La prouesse s’est déroulée à Lyon en septembre dernier. Une greffe de larynx a permis à une patiente de 49 ans de prononcer quelques mots, avec une voix faible pour le moment.
Nous en étions restés en 2010, avec la greffe de larynx réalisée sur une Californienne de 52 ans. Depuis, plusieurs autres greffes de cet organe ont eu lieu dans le monde, jusqu’à parvenir pour la première fois en France en septembre dernier. Karine, 49 ans, vient de bénéficier de cette prouesse réalisée à Lyon. « Cela me fait bizarre de parler à nouveau, mes filles ne m’avaient jamais entendue », confie-t-elle. La patiente respirait par une trachéotomie depuis une vingtaine d’années, sans possibilité de parler. Elle avait connu des complications liées à son intubation en réanimation après un arrêt cardiaque en 1996. Son larynx a commencé à se rétrécir (sténose du larynx) pour finir par totalement se détériorer au fil dans années.
La complexité du larynx
L’opération a été menée par douze chirurgiens et a duré 27 heures en comptant le prélèvement et la transplantation. Ce n’était pas une mince affaire car le larynx est un organe particulièrement délicat à prélever et à greffer, comme l’explique à Franceinfo le professeur Philippe Céruse, chef du service ORL et chirurgie cervico-faciale de l’hôpital de la Croix-Rousse. « Le larynx est fait de cartilages, de muscles, de muqueuses, d’artères et donc c’est composite, il y a plusieurs tissus au sein de ce greffon. C’est compliqué parce que c’est un organe qui est complexe, de par sa vascularisation, son innervation et son rôle. Les éléments qu’on raccorde sont de l’ordre de quelques millimètres, donc il y a un temps de microchirurgie qui est important et qui est long. C’est pour cela qu’on a été nombreux sur cette intervention. »

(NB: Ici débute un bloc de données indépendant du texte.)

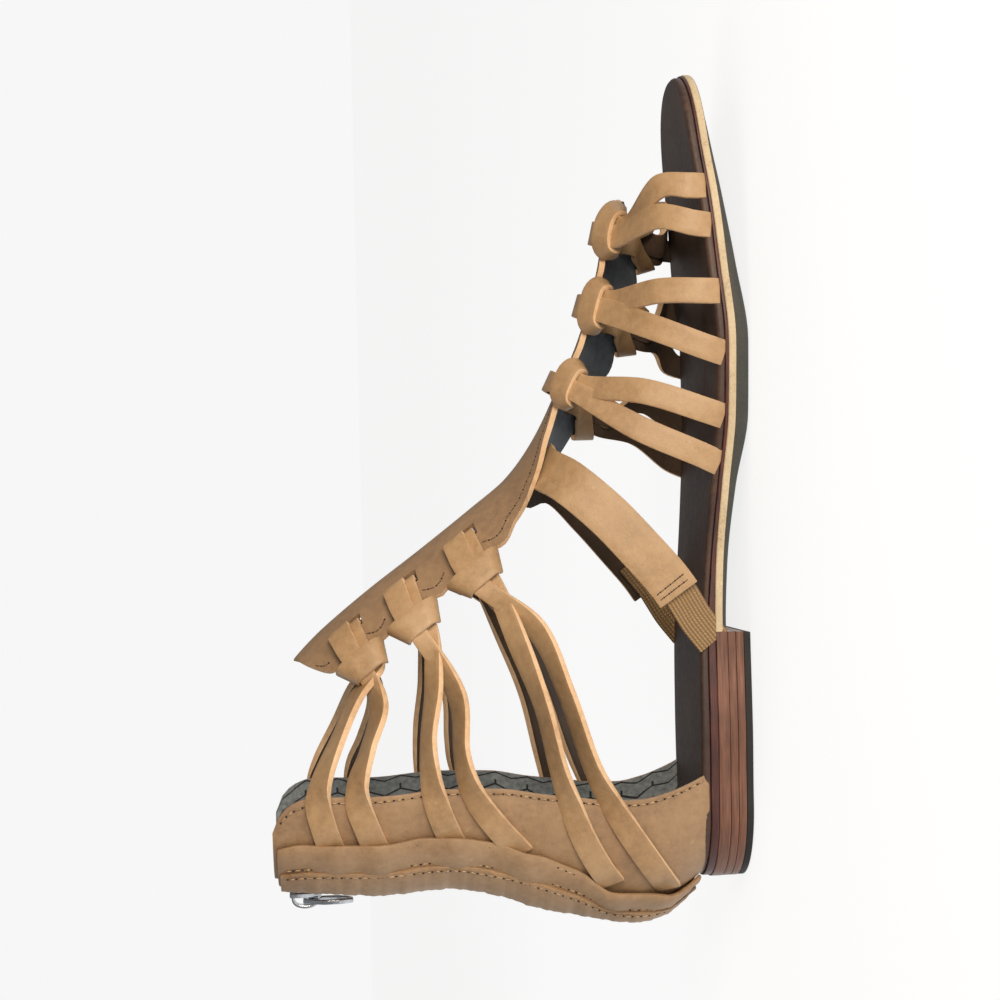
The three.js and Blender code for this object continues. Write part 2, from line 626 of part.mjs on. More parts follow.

Si la non-fonctionnalité du larynx handicape fortement le patient, ce type de transplantation n’est pas prioritaire car la vie de la personne n’est pas en danger. Il s’agit donc seulement de la quatrième greffe de larynx recensée dans le monde, après deux aux États-Unis et une en Pologne en 2015.
De la patience et de la rééducation
Après son opération, Karine a été en soins intensifs pendant une semaine, puis 45 jours en hospitalisation « classique ». Son traitement immunosuppresseur a été renforcé à la suite d’un début de rejet, mais elle a pu rentrer chez elle dans le sud de la France le 26 octobre dernier. Il faudra attendre une année complète pour s’assurer de la réussite définitive de sa transplantation.
Pour l’heure, la patiente a retrouvé les odeurs et a pu prononcer quelques mots avec une voix « rocailleuse ». Elle suit des séances de rééducation des cordes vocales, de la déglutition et de la respiration avec une orthophoniste pour retrouver toutes ses capacités. « Le larynx, ne sert pas uniquement à parler, mais aussi à manger, à respirer. Et donc il faut qu’on arrive à retrouver ces trois fonctions et c’est ça qui en fait toute la complexité, a précisé le professeur Céruse. Cela va lui demander du temps pour que le larynx se réinnerve, que les nerfs repoussent, et puis de rééducation, parce qu’elle a oublié comment il fallait faire pour parler. »
Si tout se passe comme espéré, Karine devrait pouvoir retrouver l’usage de la parole avec une voix normale d’ici quelques mois.